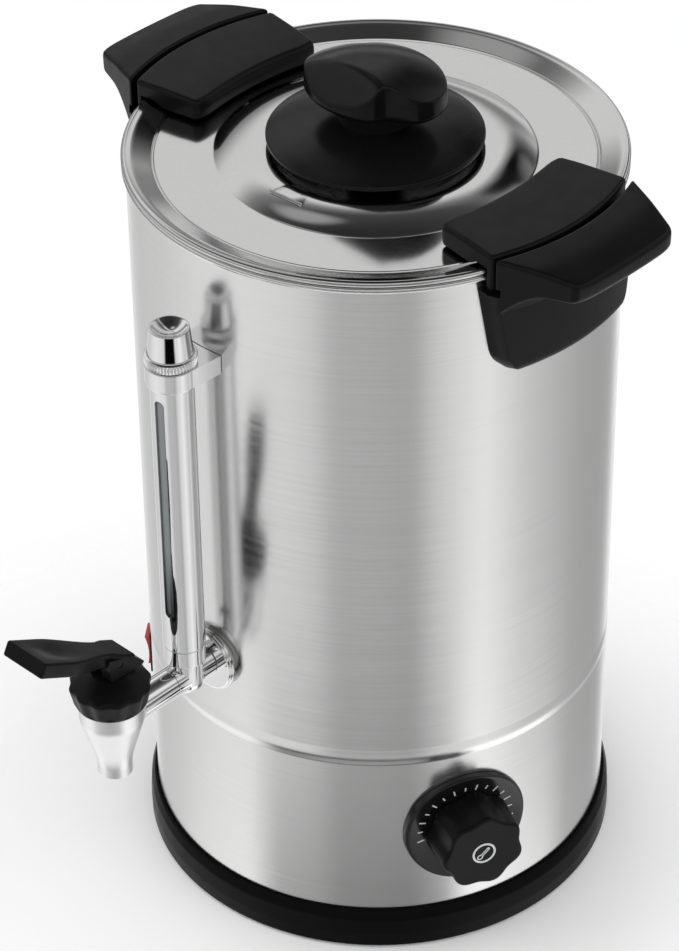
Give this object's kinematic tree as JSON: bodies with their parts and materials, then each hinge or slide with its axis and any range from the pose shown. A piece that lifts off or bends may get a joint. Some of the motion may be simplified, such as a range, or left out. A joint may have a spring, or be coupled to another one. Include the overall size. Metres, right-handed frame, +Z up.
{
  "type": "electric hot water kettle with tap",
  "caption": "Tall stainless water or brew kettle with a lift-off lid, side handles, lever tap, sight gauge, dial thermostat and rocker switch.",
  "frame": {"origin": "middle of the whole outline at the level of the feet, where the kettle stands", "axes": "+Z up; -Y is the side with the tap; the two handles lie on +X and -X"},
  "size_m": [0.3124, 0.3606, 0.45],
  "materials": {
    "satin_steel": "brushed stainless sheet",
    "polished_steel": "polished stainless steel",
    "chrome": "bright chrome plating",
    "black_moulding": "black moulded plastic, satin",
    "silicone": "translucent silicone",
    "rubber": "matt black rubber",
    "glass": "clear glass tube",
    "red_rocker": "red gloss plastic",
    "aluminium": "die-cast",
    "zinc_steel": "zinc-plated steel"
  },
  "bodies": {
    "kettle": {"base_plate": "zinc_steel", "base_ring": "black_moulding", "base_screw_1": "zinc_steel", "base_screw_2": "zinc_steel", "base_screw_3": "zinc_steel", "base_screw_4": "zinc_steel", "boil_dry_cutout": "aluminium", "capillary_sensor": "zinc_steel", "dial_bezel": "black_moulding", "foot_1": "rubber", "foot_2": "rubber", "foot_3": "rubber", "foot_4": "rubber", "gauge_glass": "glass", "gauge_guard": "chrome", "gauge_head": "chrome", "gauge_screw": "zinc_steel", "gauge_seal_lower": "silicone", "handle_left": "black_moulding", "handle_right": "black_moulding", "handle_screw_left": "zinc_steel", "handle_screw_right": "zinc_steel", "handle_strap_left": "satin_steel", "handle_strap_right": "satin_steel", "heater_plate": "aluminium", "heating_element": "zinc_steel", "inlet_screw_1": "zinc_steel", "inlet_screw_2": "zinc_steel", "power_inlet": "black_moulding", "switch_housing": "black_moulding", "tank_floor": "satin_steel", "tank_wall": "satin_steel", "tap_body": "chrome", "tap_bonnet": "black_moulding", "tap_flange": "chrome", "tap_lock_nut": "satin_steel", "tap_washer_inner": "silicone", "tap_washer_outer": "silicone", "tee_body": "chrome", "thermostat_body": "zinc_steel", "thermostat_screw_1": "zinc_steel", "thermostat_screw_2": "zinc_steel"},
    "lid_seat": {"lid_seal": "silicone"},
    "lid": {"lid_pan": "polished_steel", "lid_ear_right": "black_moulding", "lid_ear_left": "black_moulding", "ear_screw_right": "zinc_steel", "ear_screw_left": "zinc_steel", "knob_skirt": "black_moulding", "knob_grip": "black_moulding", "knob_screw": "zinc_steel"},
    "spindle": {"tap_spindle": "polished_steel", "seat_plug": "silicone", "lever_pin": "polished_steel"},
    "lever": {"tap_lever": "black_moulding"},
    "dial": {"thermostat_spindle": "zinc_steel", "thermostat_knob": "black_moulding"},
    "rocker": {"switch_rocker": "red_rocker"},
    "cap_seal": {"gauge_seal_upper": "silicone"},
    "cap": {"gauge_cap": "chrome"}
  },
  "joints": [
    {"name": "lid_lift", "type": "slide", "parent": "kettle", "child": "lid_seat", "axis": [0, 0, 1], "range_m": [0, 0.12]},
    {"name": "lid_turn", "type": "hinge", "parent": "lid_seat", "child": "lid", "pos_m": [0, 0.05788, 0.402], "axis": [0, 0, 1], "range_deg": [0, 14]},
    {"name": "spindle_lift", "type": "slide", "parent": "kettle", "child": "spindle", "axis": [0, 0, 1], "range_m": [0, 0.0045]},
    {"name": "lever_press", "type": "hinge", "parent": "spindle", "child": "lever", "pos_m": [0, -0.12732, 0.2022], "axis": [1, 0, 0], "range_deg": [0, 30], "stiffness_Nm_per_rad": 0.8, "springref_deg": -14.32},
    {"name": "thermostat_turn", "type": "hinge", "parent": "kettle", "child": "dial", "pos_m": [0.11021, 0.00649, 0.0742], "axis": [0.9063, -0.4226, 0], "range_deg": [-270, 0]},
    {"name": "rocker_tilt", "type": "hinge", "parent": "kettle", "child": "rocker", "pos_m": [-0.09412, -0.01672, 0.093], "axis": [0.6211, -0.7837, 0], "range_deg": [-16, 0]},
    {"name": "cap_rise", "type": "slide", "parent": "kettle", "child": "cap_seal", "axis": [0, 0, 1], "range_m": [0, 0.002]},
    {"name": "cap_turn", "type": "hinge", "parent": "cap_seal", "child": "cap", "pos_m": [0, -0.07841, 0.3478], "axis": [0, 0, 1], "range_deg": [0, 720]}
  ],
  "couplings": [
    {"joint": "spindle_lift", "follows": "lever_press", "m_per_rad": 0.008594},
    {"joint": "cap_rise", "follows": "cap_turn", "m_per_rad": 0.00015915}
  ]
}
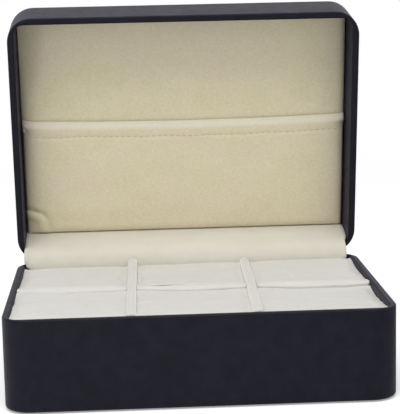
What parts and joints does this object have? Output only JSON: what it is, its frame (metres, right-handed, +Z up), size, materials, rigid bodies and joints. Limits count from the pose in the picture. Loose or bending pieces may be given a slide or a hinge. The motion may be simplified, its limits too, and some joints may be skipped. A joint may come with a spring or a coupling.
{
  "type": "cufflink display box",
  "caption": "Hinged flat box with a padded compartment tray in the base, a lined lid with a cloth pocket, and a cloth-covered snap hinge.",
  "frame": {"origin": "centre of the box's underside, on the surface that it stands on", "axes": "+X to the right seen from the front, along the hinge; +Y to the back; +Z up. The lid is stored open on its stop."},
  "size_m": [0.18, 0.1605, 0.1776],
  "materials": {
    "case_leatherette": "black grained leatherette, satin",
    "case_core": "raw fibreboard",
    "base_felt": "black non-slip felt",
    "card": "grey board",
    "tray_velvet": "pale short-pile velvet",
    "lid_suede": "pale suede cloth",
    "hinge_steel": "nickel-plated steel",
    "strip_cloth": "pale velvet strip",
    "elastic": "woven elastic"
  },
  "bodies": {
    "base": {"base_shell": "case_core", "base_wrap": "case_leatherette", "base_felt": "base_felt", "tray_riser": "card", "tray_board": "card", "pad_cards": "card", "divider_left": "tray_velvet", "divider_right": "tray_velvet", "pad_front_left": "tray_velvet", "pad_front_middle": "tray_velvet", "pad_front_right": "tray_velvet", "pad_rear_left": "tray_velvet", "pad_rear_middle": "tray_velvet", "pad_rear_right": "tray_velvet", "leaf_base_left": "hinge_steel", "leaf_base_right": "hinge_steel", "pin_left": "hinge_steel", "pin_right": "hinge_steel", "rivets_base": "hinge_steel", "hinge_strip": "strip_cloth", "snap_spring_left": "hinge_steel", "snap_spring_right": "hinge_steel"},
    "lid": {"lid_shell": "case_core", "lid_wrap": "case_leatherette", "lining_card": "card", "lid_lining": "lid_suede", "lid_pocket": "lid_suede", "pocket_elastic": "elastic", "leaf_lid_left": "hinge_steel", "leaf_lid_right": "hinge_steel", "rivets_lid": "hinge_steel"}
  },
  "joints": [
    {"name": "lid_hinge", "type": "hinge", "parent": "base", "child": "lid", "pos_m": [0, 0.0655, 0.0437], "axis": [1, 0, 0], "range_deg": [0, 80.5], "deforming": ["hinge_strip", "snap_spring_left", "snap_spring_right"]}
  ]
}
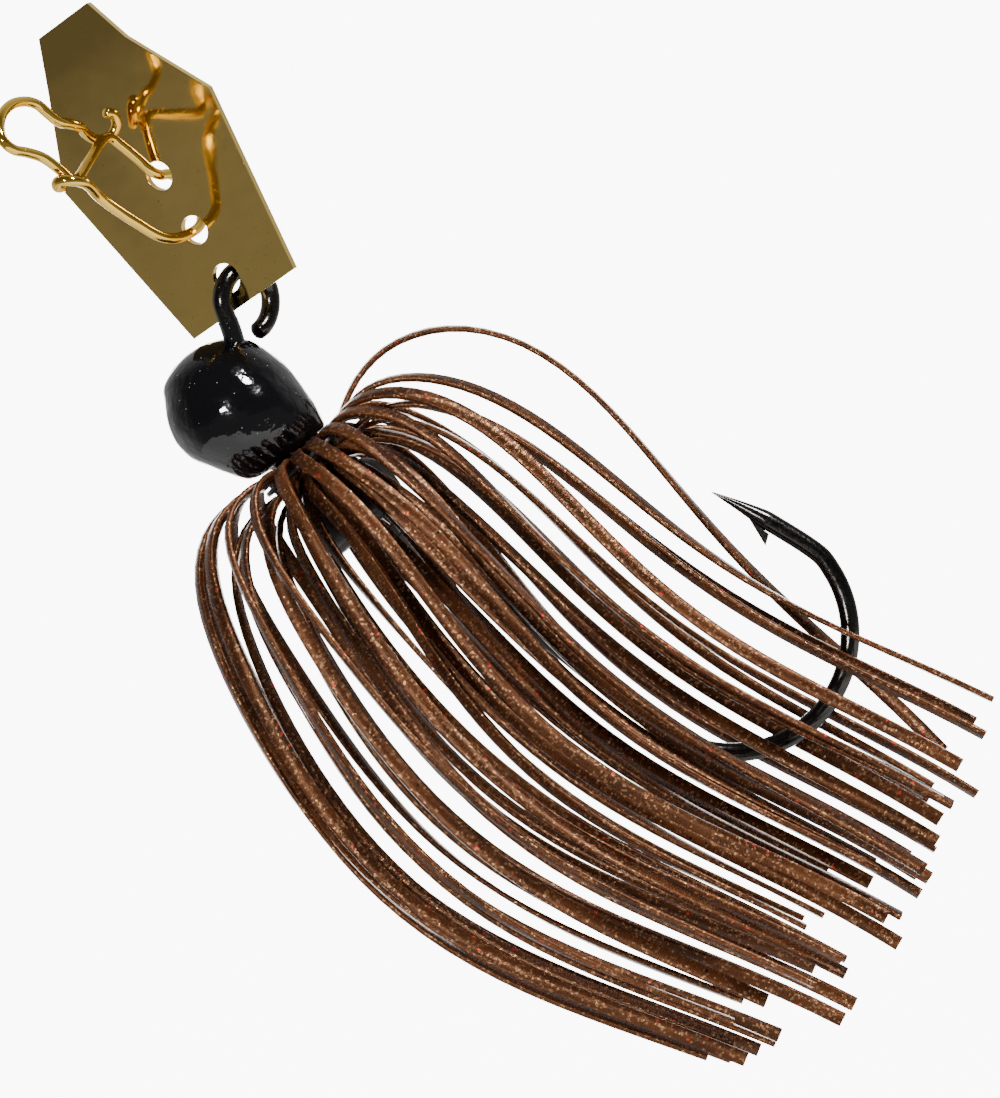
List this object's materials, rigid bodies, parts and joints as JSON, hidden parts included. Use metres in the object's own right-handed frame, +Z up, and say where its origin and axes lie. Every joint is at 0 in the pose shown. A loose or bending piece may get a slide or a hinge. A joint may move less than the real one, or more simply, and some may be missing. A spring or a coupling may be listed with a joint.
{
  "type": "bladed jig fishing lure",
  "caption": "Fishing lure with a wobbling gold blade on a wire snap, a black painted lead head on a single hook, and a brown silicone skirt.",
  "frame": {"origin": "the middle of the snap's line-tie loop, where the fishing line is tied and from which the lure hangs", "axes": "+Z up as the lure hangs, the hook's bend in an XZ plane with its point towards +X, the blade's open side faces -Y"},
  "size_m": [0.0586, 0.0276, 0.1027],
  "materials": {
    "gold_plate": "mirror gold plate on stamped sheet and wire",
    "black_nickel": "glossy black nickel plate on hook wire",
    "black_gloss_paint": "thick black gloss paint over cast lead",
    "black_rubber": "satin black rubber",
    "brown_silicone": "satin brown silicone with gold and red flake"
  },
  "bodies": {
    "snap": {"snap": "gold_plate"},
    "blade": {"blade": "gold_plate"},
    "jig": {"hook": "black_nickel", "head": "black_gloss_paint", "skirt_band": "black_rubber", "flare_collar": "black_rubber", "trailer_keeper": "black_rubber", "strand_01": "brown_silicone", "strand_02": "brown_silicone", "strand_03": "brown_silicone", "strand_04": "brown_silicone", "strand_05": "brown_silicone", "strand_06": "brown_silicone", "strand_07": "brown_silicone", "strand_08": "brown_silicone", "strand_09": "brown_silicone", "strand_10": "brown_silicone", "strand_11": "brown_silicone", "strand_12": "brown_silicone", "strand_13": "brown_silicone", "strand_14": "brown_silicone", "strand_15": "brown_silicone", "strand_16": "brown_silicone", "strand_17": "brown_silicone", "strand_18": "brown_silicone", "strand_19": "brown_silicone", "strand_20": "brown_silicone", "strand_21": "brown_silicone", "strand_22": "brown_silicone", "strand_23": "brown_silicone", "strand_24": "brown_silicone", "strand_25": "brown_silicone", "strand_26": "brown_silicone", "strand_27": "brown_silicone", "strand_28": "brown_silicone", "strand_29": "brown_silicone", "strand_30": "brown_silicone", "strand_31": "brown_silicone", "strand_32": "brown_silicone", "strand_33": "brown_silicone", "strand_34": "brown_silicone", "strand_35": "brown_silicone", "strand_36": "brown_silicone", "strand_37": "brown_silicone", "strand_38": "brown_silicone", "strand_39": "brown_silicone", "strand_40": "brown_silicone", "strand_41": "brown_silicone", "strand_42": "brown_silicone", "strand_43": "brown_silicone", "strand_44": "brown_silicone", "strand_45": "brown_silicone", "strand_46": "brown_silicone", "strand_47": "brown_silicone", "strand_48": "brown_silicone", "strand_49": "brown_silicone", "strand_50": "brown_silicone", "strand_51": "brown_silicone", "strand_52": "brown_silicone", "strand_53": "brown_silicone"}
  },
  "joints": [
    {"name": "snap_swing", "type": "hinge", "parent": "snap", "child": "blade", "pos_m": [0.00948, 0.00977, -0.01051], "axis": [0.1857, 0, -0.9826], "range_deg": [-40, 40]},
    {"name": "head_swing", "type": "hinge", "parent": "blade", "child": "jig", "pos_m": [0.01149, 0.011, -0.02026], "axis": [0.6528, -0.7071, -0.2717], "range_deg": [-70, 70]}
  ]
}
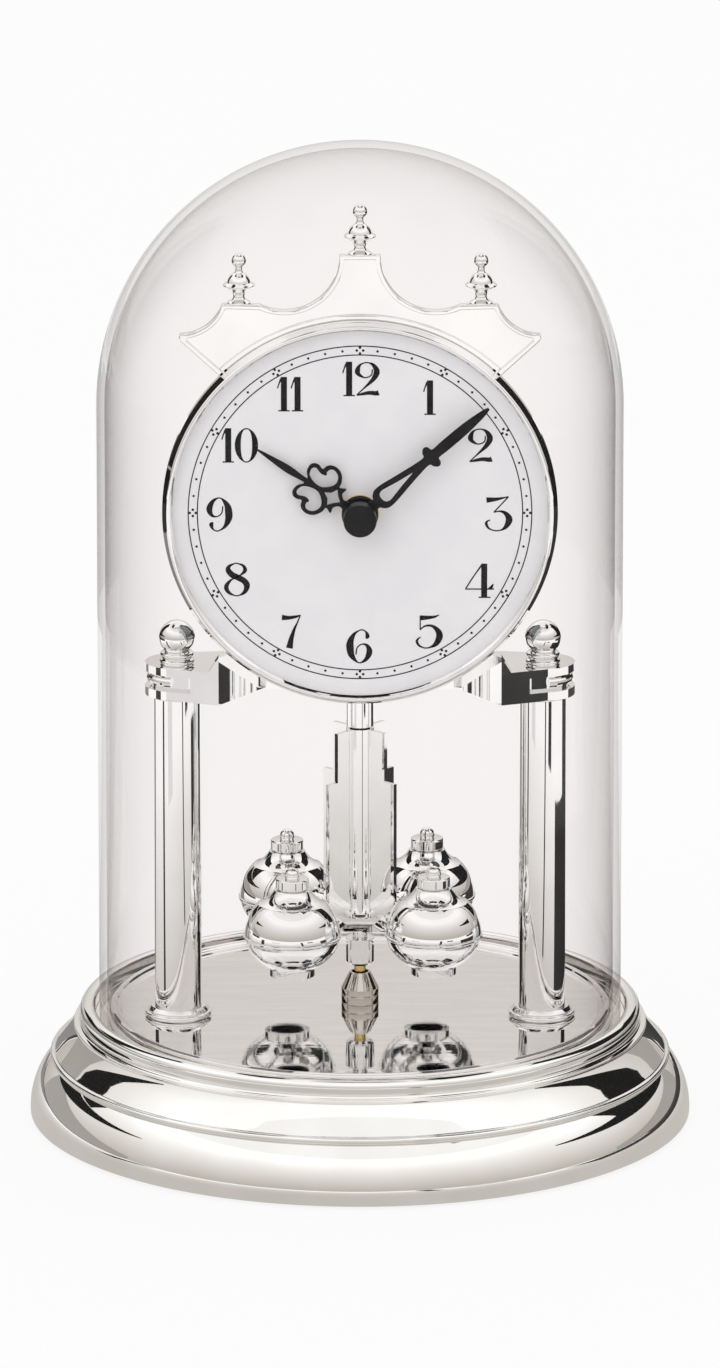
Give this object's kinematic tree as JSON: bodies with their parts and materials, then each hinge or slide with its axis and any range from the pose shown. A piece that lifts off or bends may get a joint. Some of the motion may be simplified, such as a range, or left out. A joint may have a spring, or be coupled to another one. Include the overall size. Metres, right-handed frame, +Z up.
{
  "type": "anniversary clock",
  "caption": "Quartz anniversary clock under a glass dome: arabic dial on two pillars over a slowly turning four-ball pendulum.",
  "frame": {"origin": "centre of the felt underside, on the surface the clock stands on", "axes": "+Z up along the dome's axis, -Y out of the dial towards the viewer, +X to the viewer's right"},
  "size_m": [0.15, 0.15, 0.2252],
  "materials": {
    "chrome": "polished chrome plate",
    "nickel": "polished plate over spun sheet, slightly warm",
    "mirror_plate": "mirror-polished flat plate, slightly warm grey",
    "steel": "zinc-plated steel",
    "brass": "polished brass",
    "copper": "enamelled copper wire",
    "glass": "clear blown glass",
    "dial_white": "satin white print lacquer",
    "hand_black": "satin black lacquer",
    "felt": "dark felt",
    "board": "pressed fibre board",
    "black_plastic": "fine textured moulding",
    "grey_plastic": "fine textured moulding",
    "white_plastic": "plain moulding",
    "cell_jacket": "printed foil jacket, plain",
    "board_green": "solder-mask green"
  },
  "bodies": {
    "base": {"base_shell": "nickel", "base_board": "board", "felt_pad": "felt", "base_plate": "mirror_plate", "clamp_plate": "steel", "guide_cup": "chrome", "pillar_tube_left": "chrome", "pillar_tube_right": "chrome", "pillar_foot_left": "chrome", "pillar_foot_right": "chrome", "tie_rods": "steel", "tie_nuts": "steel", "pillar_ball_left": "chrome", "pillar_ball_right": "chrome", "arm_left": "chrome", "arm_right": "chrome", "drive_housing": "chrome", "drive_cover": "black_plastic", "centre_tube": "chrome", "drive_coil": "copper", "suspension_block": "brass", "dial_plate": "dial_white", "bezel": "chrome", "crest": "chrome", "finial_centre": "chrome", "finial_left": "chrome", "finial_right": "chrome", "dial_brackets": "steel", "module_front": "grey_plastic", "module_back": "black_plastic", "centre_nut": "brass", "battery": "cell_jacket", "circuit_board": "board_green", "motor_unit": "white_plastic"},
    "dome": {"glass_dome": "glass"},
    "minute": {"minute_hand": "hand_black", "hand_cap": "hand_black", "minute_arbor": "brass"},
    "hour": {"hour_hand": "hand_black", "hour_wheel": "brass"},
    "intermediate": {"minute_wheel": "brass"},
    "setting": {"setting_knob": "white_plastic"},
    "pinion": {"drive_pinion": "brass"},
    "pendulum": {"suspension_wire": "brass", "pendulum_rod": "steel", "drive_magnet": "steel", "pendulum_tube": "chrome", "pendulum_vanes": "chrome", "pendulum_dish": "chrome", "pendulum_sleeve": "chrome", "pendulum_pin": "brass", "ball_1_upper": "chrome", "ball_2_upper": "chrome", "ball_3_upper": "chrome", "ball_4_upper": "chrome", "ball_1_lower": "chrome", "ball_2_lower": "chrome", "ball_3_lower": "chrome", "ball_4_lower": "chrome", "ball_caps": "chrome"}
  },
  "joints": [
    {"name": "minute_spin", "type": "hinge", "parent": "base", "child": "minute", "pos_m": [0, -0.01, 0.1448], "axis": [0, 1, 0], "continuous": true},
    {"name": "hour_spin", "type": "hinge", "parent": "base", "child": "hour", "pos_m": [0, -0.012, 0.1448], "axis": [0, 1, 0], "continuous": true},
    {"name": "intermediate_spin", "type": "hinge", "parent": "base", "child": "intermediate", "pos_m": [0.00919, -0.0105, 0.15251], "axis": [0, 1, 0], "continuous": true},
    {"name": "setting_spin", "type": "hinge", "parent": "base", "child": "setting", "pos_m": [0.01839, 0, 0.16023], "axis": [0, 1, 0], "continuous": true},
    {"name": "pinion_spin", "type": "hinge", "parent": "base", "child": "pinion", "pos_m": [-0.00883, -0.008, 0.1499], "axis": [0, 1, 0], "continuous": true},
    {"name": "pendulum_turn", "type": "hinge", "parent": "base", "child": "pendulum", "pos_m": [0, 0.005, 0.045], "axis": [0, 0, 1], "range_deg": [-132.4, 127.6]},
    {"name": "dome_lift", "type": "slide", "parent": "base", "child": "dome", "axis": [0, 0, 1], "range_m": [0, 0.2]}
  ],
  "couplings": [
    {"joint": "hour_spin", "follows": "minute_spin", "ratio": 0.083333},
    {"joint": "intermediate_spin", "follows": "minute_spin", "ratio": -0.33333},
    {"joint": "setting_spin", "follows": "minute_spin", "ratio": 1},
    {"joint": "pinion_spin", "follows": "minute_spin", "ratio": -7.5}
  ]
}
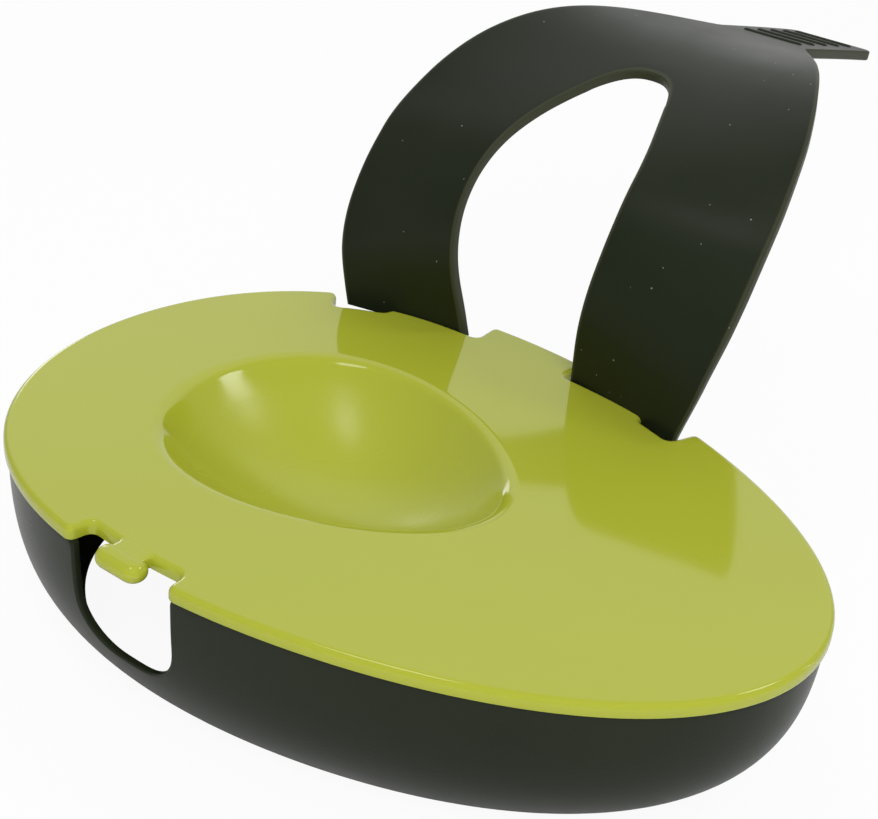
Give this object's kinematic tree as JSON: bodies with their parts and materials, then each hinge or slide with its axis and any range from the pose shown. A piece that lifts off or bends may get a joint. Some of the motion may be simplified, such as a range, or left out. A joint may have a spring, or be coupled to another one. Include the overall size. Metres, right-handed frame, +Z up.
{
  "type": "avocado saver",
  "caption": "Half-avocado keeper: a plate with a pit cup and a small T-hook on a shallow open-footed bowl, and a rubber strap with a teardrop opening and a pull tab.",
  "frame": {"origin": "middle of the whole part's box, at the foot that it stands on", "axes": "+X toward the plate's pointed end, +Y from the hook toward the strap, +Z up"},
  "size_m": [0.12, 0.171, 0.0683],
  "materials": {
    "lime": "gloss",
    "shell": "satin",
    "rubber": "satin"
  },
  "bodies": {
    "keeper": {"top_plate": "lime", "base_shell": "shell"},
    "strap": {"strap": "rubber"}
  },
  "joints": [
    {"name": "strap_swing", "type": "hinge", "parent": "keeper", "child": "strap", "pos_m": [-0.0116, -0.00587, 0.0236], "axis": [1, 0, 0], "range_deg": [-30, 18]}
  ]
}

What is being asked
Review the preceding data and report every line that includes the string "where".

Complete output
  "frame": {"origin": "middle of the whole outline at the level of the feet, where the kettle stands", "axes": "+Z up; -Y is the side with the tap; the two handles lie on +X and -X"},
List this object's materials, rigid bodies, parts and joints as JSON, hidden parts included. Use metres in the object's own right-handed frame, +Z up, and say where its origin and axes lie. Every joint is at 0 in the pose shown. A loose or bending piece may get a slide or a hinge. A joint may move less than the real one, or more simply, and some may be missing. A spring or a coupling may be listed with a joint.
  "frame": {"origin": "the middle of the snap's line-tie loop, where the fishing line is tied and from which the lure hangs", "axes": "+Z up as the lure hangs, the hook's bend in an XZ plane with its point towards +X, the blade's open side faces -Y"},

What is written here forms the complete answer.